Though the NHS has been at the centre of this country’s identity for many years now, I believe that assuring its ongoing success and excellence is now the issue of our generation.
I am determined that the UK continues to be a world leader in the provision of health and social care for all its citizens, and that hard-working doctors, nurses, and carers are treated with the respect that they deserve by the State. This is certainly not an issue that I intend to put to one side.
You may have seen that I, along with many of my Conservative and Labour colleagues, signed a letter sent to the Prime Minister at the end of last year calling for genuine cross-party collaboration on the future of the NHS. I also wrote recently in the Independent calling for such changes. Though the recent response from No 10 was disappointing, I feel the pressure mounting on the government to make serious commitments to change is reaching a critical point.
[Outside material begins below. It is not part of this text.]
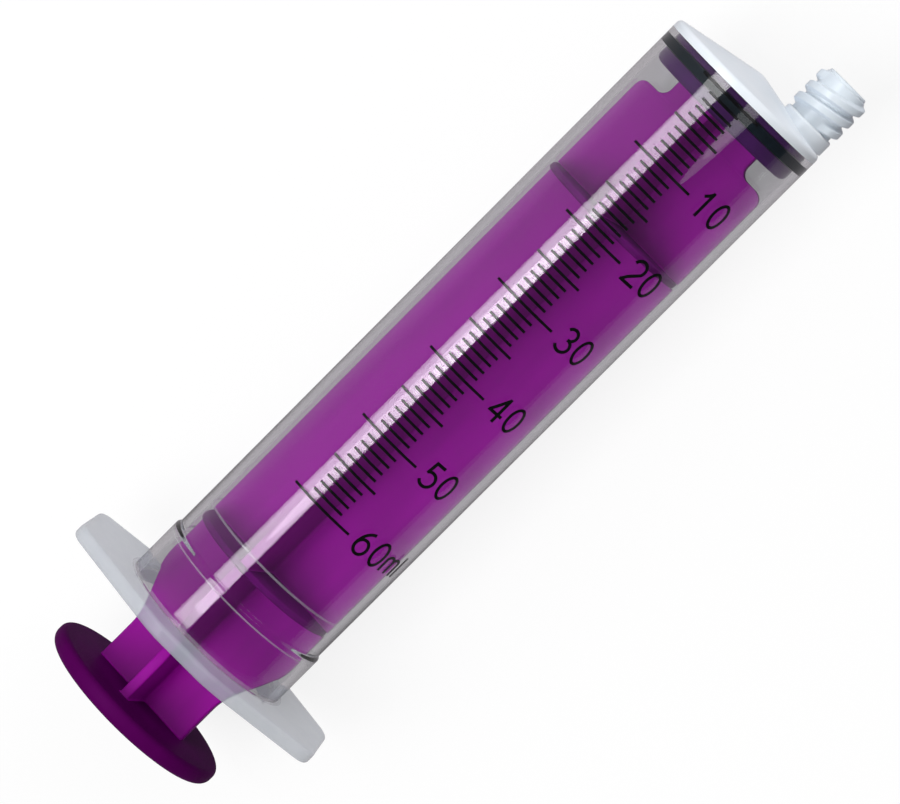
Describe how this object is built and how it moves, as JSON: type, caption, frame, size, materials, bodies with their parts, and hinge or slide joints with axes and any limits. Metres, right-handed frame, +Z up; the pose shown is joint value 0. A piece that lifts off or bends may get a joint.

Greater investment is likely to form an important element of any improvements to our healthcare, but the challenge extends much further than simply adding zeroes onto
budgets. Unless we are all willing and able to put aside our differences and stop treating the NHS as a political football, I cannot see how a long-term solution to the many challenges facing health and social care in this country can be met head-on and solved.
These are indeed extraordinarily challenging times for health and social care in the UK, but I hope I can assure you that I remain determined to work towards finding a lasting solution as quickly as I can, and the very vast majority of my colleagues from all parties are keen to do the same.